PROBLEM REQUIREMENTS:
Check the listing below for lines with the word "scene" and say how many there are, with nothing but the number.

DATA:
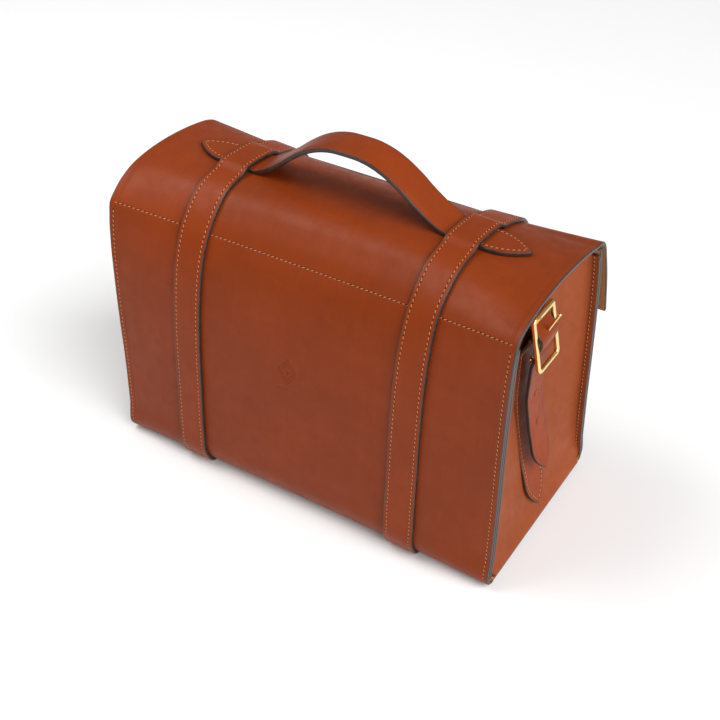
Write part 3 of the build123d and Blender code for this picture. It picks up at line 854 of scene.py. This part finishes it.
def make_strip(name, body, path, plane, centre, width, thickness, side=1, flip=1, tip=None,
               tip_length=24.0, sewn=False, creased=False, node=None, outward=None):
    """A flat strap along a path, with a pointed arch at its last end if tip is given."""
    half = width / 2
    share = None
    if tip is not None:
        far = np.concatenate([[0], np.cumsum(np.linalg.norm(np.diff(path, axis=0), axis=1))])
        share = arch_width(far[-1] - far, tip_length)
    grid, normal, outer = strip_grid(path, plane, centre, half, thickness, UNIT_COLUMNS, share, flip)
    edge = half - np.abs(np.broadcast_to(UNIT_COLUMNS * half, grid.shape[:2]))
    relief = 0.25 * bell(edge, 1.4)
    if sewn:
        relief = relief + 0.28 * bell(edge - 3.6, 0.75)
    if creased:
        relief = relief + 0.25 * bell(edge - 3.4, 0.5)
    obj = thick_sheet(name, at_side(grid, side), thickness, relief, None, outward, 0.9, (STRAP, STRAP, EDGE))
    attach(obj, body)
    if node:
        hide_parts(node)
    if sewn:
        keep = slice(4, None)
        inset = (half - 3.6) * (share if share is not None else np.ones(len(path)))
        if tip is not None:
            far_left = far[-1] - far
            inset = (half - 3.6) * arch_width(np.maximum(far_left - 3.6, 0), tip_length - 3)
            keep = (far_left > 4.2) & (far > 8)
        runs = []
        for sign in (-1, 1):
            across = centre + sign * inset
            if plane == "xz":
                line = np.stack([outer[:, 0], across, outer[:, 1]], -1)
            else:
                line = np.stack([across, outer[:, 0], outer[:, 1]], -1)
            runs.append((at_side(line[keep][None], side)[0] - normal[keep] * 0.1,
                         at_side(normal[keep][None], side)[0]))
        thread_obj = stitches(f"thread_{name}", runs)
        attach(thread_obj, body)
    return obj


# ---- buckle frames: x along the bars, z towards the roller, -y outwards, as in the CAD model
BUCKLE_H = 58.5
ROLLER_Z = (BUCKLE_H - 4.0) / 2
BAR_Z = ROLLER_Z - 24.0
END_TILT, END_X, END_Z = math.radians(10.5), 207.0, 227.0
CLOSE_TILT, CLOSE_Y, CLOSE_Z = math.radians(-5.65), -117.9, 150.0
BILLET_T, CHAPE_T, CHAPE_W = 3.5, 3.2, 36.0
BAR_EYE = 2.25 + CHAPE_T / 2
BILLET = [(3.0, 37.2), (7.6, 28.0), (-9.2, BAR_Z), (5.9, -ROLLER_Z)]


def end_point(y, z):
    s, c = math.sin(END_TILT), math.cos(END_TILT)
    return (-END_X + y * c + z * s, END_Z - y * s + z * c)


def close_point(y, z):
    s, c = math.sin(CLOSE_TILT), math.cos(CLOSE_TILT)
    return (CLOSE_Y + y * c + z * s, CLOSE_Z - y * s + z * c)


BILLET_HOLES = (160, 127)
HOLE_R = 2.3
HOLE_PROFILE = [(0.0, 0.12), (HOLE_R * 0.8, 0.1), (HOLE_R, 0.3), (HOLE_R + 0.6, 0.35), (HOLE_R + 1.3, 0.02),
                (HOLE_R + 0.6, -0.5), (0.0, -0.5)]


def make_hole_with_painted_shade(name, body, path, height, side):
    """Punched hole in a billet: a dark lens, painted shade standing in for the open hole, set in a slightly
    raised rim.
    """
    k = int(np.argmin(np.abs(path[:, 1] - height)))
    along = (path[k + 1] - path[k - 1]) / np.linalg.norm(path[k + 1] - path[k - 1])
    out = np.array([-along[1], along[0]])
    at = path[k] + out * BILLET_T / 2
    count = 20
    angle = 2 * np.pi * np.arange(count) / count

    def place(radius, rise, turn):
        run = at + out * rise + along * radius * math.sin(turn)
        return (run[0], END_Y + radius * math.cos(turn), run[1])

    points = [place(*HOLE_PROFILE[0], 0)]
    for radius, rise in HOLE_PROFILE[1:-1]:
        points += [place(radius, rise, turn) for turn in angle]
    points.append(place(*HOLE_PROFILE[-1], 0))
    last, rings = len(points) - 1, len(HOLE_PROFILE) - 3
    faces, kinds = [], []
    for a in range(count):
        b = (a + 1) % count
        faces.append((0, 1 + a, 1 + b))
        kinds.append(1)
        for ring in range(rings):
            low, high = 1 + ring * count, 1 + (ring + 1) * count
            faces.append((low + a, high + a, high + b, low + b))
            kinds.append(1 if ring == 0 else 0)
        faces.append((last, last - count + b, last - count + a))
        kinds.append(0)
    obj = add_mesh(name, at_side(points, side), faces, kinds, (STRAP, HOLE_SHADE))
    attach(obj, body)


def make_end(name, side):
    """Tab and billet at one end of the bag."""
    eye = end_point(BAR_EYE, BAR_Z)
    outward = (side, 0, 0)
    tab = [eye, (eye[0] + 1, eye[1] - 5), (-193.0, 208), (-192.5, 156),
           (-197.3, 120), (-203.3, 88), (-220.1, 24)]
    make_strip(f"end_tab_{name}", "bag", fillet_path(tab, [6, 14, 30, 60, 60]), "xz", END_Y,
               CHAPE_W, CHAPE_T, side, tip=26, tip_length=30.0, sewn=True, node=f"end_chape_{name}",
               outward=outward, flip=-1)
    billet = [(-195.2, 262), end_point(*BILLET[1]), end_point(*BILLET[2]), end_point(*BILLET[3]),
              (-204.5, 160), (-209.5, 127), (-215.3, 100), (-223.3, 74.4)]
    path = np.asarray(fillet_path(billet, [6, 12, 14, 60, 60, 60]))
    for number, z in enumerate(BILLET_HOLES, 1):
        make_hole_with_painted_shade(f"billet_hole_shade_{number}_{name}", f"end_buckle_{name}", path, z, side)
    make_strip(f"shoulder_billet_skin_{name}", f"end_buckle_{name}", path, "xz", END_Y,
               STRAP_W, BILLET_T, side, tip=64, tip_length=26.0, creased=True,
               node=f"shoulder_billet_{name}", outward=outward, flip=-1)


def make_shoulder_strap():
    out_x, in_x, over, floor = 195.2, 183.5, 292.0, BASE_Z + LEATHER + 3.4 + BILLET_T / 2 + 1.5
    path = [(-out_x, 262.4), (-out_x, over), (-in_x, over), (-in_x, floor), (in_x, floor), (in_x, over),
            (out_x, over), (out_x, 262.4)]
    path = fillet_path(path, [5, 5, 4, 4, 5, 5], 2.0)
    make_strip("shoulder_strap_skin", "bag", path, "xz", END_Y, STRAP_W, BILLET_T,
               creased=True, node="shoulder_strap")


HINGE_STRIP_KNOTS, HINGE_STRIP_X, HINGE_STRIP_T = (9.7, 10.9), 205, 2.5


def make_hinge_strip():
    """Reinforcing strip inside the hinge line, following the skin's inner face."""
    t = np.linspace(HINGE_STRIP_KNOTS[0], HINGE_STRIP_KNOTS[1], 24)
    x = np.linspace(-HINGE_STRIP_X, HINGE_STRIP_X, 60)
    tt, xx = np.meshgrid(t, x, indexing="ij")
    grid = on_skin(tt, xx, np.full(tt.shape, -(LEATHER + 0.1)))
    obj = thick_sheet("hinge_strip_skin", grid, HINGE_STRIP_T, None, None, (0, 1, 0), 0.6,
                      (BODY, FLESH, EDGE))
    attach(obj, "bag")
    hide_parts("hinge_strip")


def make_closure(name, side):
    path = [close_point(y, z) for y, z in BILLET + [(-1.3, -44.0), (-1.3, -54.0)]]
    make_strip(f"closure_billet_skin_{name}", f"closure_{name}",
               fillet_path(path, [6, 12, 12, 12]), "yz", side * STRAP_X, STRAP_W, BILLET_T, side=-1,
               tip=0, tip_length=15.0, creased=True, node=f"closure_billet_{name}",
               outward=(0, -1, 0), flip=-1)
    path = [(BAR_EYE, BAR_Z), (BAR_EYE, BAR_Z - 4), (9.2, -16), (9.2, -30), (4.4, -46), (-1.1, -79.5)]
    path = fillet_path([close_point(*p) for p in path], [6, 12, 12, 12])
    make_strip(f"closure_tab_skin_{name}", f"closure_{name}", path, "yz", side * STRAP_X,
               CHAPE_W, CHAPE_T, side=-1, tip=0, tip_length=18.0, sewn=True, node=f"closure_chape_{name}",
               outward=(0, -1, 0), flip=-1)


# ---------------------------------------------------------------- floor, light and camera
def make_floor():
    mesh = bpy.data.meshes.new("floor")
    size = 14.0
    corners = [(-size, -size, 0), (size, -size, 0), (size, size, 0), (-size, size, 0)]
    mesh.from_pydata(corners, [], [(0, 1, 2, 3)])
    obj = bpy.data.objects.new("floor", mesh)
    m = Nodes("floor_paint")
    place = m.coordinate("Object", (1, 1, 1))
    m.set(m.shader, "Base_Color", m.mix(m.noise(place, 3.0), (0.86, 0.86, 0.86), (0.88, 0.88, 0.88)))
    m.shader.inputs["Roughness"].default_value = 0.75
    m.shader.inputs["Specular IOR Level"].default_value = 0.2
    mesh.materials.append(m.material)
    bpy.context.scene.collection.objects.link(obj)


def area_light(name, at, target, size, power, colour=(1, 1, 1)):
    data = bpy.data.lights.new(name, "AREA")
    data.shape, data.size, data.size_y = "RECTANGLE", size[0], size[1]
    data.energy, data.color = power, colour
    obj = bpy.data.objects.new(name, data)
    obj.location = at
    obj.rotation_mode = "QUATERNION"
    obj.rotation_quaternion = (Vector(target) - Vector(at)).to_track_quat("-Z", "Y")
    bpy.context.scene.collection.objects.link(obj)


def make_lights():
    scene = bpy.context.scene
    scene.view_settings.view_transform = "Standard"
    scene.view_settings.look = "None"
    world = bpy.data.worlds.new("studio")
    world.use_nodes = True
    world.node_tree.nodes["Background"].inputs["Color"].default_value = (1, 1, 1, 1)
    world.node_tree.nodes["Background"].inputs["Strength"].default_value = 0.28
    scene.world = world
    data = bpy.data.lights.new("broad_daylight", "SUN")
    data.energy, data.angle = 3.0, math.radians(55)
    broad = bpy.data.objects.new("broad_daylight", data)
    broad.rotation_mode = "QUATERNION"
    broad.rotation_quaternion = Vector((0.78, -0.1, -0.62)).to_track_quat("-Z", "Y")
    scene.collection.objects.link(broad)
    area_light("overhead", (0.72, 0.38, 1.65), (0.0, 0.08, 0.29), (1.1, 0.9), 16)
    area_light("end_window", (-1.9, -0.5, 0.9), (-0.2, 0, 0.15), (1.2, 1.2), 6)
    area_light("back_right", (-1.1, 1.7, 0.9), (-0.1, 0.1, 0.15), (0.9, 0.9), 9)


def make_camera():
    """Where the photographer stood: the hinge side, above, with the left end turned to the lens."""
    azimuth, elevation, roll = math.radians(213.06), math.radians(38.87), math.radians(-0.915)
    data = bpy.data.cameras.new("camera")
    data.lens, data.sensor_width = 60.95, 36.0
    data.clip_start, data.clip_end = 0.01, 50.0
    obj = bpy.data.objects.new("camera", data)
    back = Vector((math.sin(azimuth) * math.cos(elevation), -math.cos(azimuth) * math.cos(elevation),
                   math.sin(elevation)))
    right = (-back).cross(Vector((0, 0, 1))).normalized()
    up = right.cross(-back)
    right, up = right * math.cos(roll) + up * math.sin(roll), up * math.cos(roll) - right * math.sin(roll)
    turn = Matrix((right, up, back)).transposed().to_4x4()
    obj.matrix_world = Matrix.Translation((-0.53787, 0.81806, 0.8993)) @ turn
    bpy.context.scene.collection.objects.link(obj)
    bpy.context.scene.camera = obj


make_camera()
make_lights()
make_floor()

long_skin = make_skin()
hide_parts("body_wrap", "lid")
bend_at_hinge(long_skin)
front = make_front()
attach(front, "bag")
for side_name, side_sign in SIDES.items():
    make_gusset(side_name, side_sign)
    for piece in make_back_strap(side_name, side_sign):
        bend_at_hinge(piece)
    make_front_strap(side_name, side_sign)
    make_seam_thread(side_name, side_sign)
    make_end(side_name, side_sign)
    make_closure(side_name, side_sign)
make_hinge_thread()
make_hinge_strip()
make_handle()
make_shoulder_strap()

for node_name, node in frame["nodes"].items():
    slot_name = next(s["material_slot"] for s in frame["record"]["subparts"] if s["node"] == node_name)
    chosen = {"brass": BRASS, "base_board": FLESH}.get(slot_name)
    if chosen is None:
        chosen = leather(f"cad_{node_name}", TAN, coordinate="Object") if not node.hide_render else BODY
    node.data.materials.clear()
    node.data.materials.append(chosen)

EXERCISE RESPONSE:
10